El maestro Víctor Puebla no era dogmático ni
pendenciero en materia de convicciones artísticas. Respetaba y admiraba a los
grandes dramaturgos que han seguido y siguen caminos diferentes y hasta
opuestos al suyo; no despreciaba el genio de quienes prefieren abordar
problemas de innegable hondura filosófica, religiosa, ética e incluso política,
pero que preocupan sólo a pequeñas élites intelectuales que gustan de
reflexionar sobre las causas últimas y los primeros principios de la conducta,
de la existencia y de la felicidad humanas, pero en términos de una comprensión
y contemplación intelectual puras, un poco al estilo de los primeros escritos
de Aristóteles. Ni siquiera criticaba a quienes, dando un poco de lado al
problema del contenido esencial del teatro, centran todo su poder creador en
idear un lenguaje nuevo, nuevas formas de expresión, nuevos recursos formales
para decir lo que sienten o piensan, con absoluta indiferencia respecto a si
tal lenguaje, tales nuevas formas expresivas, son accesibles o no a los grandes
públicos, o siquiera a los aficionados de medio pelo que suelen llenar los
teatros del mundo. A todos entendía, respetaba y aplaudía; pero él, el maestro
Víctor Puebla, sólo llevaba a escena obras que reflejaran, y además con la
mayor claridad y sencillez posibles, los problemas de los desheredados de la
tierra. Quería que, gracias a su teatro, la gente tomara conciencia de su
situación y de la injusticia intrínseca que en ella se encierra. De ahí su
devoción casi religiosa por Moliere, por Darío Fo, por los dramaturgos
mexicanos como Rodolfo Usigli o Emilio Carballido, sólo por mencionar a algunos
de los grandes del teatro sobre los que conversé alguna vez con él.

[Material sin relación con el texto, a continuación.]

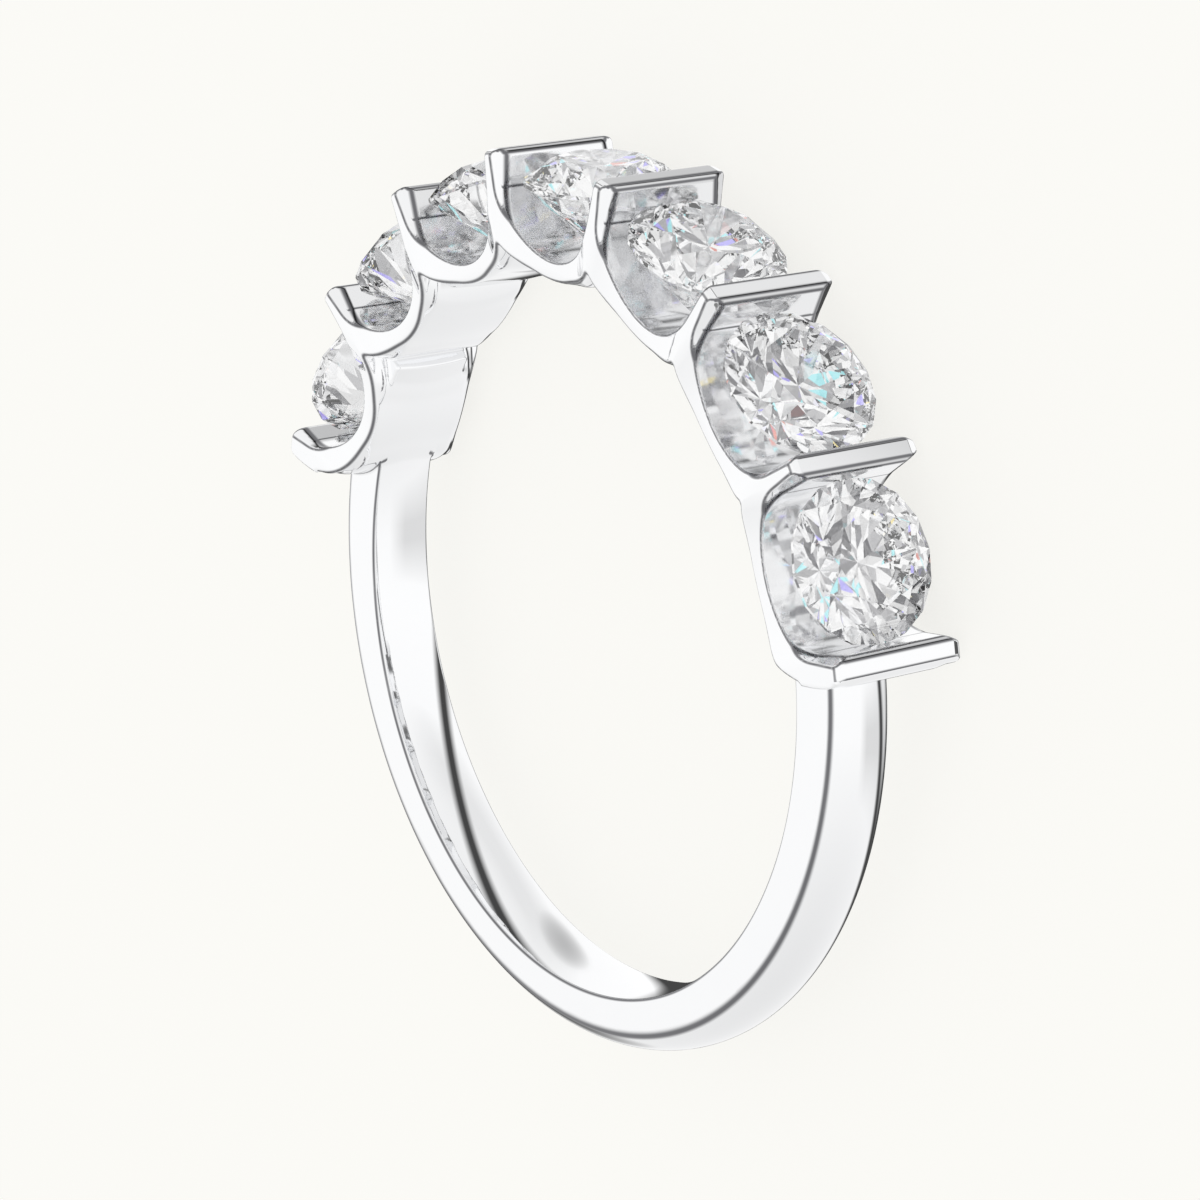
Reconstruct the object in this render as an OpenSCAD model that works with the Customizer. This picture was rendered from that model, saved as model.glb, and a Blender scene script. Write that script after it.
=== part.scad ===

Fue precisamente esta posición humanista, de hombre
bueno además de artista, lo que hizo, casi de manera natural, que se
encontraran, se entendieran y comenzaran a marchar juntos, el gran Víctor
Puebla y el Movimiento Antorchista Nacional, a través de su Comisión Nacional
Cultural a cuya cabeza se encuentran dos enamorados del teatro y de la cultura
en general: el ingeniero Juan Manuel Celis Aguirre y la doctora Soraya Córdova.
Juntos, en plena sintonía, con absoluta coincidencia en propósitos, metas y
métodos, fundaron la Compañía Nacional de Teatro del Movimiento Antorchista a
la que el maestro Víctor Puebla consagró, casi enteramente, los últimos años de
su fecunda vida. Grandes y trascendentes fueron los logros de esta compañía; gracias
a ella y a su ilustre director, miles, sí, miles de humildes campesinos,
colonos, obreros y estudiantes, supieron lo que es el teatro, presenciaron por
primera vez en su vida una obra de teatro y se rieron a mandíbula batiente,
reflexionaron seriamente sobre sus problemas o derramaron lágrimas sinceras
ante tragedias que para ellos eran más reales y más fuertes por haberlas vivido
o conocido de cerca.
Víctor Puebla se ha ido. El frente cultural
antorchista ha sufrido con ello un golpe terrible del que sólo lo podrán sacar
la tenacidad, el apoyo de quienes se benefician con su trabajo y el ejemplo,
siempre vivo y fecundo, del maestro, del amigo caído. Se dice, y yo creo que es
cierto, que la única inmortalidad posible a que puede aspirar un hombre es su
permanencia eterna en el recuerdo de quienes lo conocieron y amaron; que un
hombre sólo muere del todo cuando lo cubre en forma definitiva, como pesada
lápida que ya nadie puede remover jamás, el olvido absoluto de sus
contemporáneos y de las generaciones venideras. Si esto es cierto, Víctor
Puebla ha conquistado de pleno derecho la inmortalidad; vivirá mientras quede
vivo uno solo de los antorchistas a quienes consagró su vida. Lo afirmo sin
rastro de sentimentalismo barato ni demagogia de circunstancias.
Este modesto artículo forma parte del monumento
hecho de recuerdos que los antorchistas hemos levantado sobre su tumba.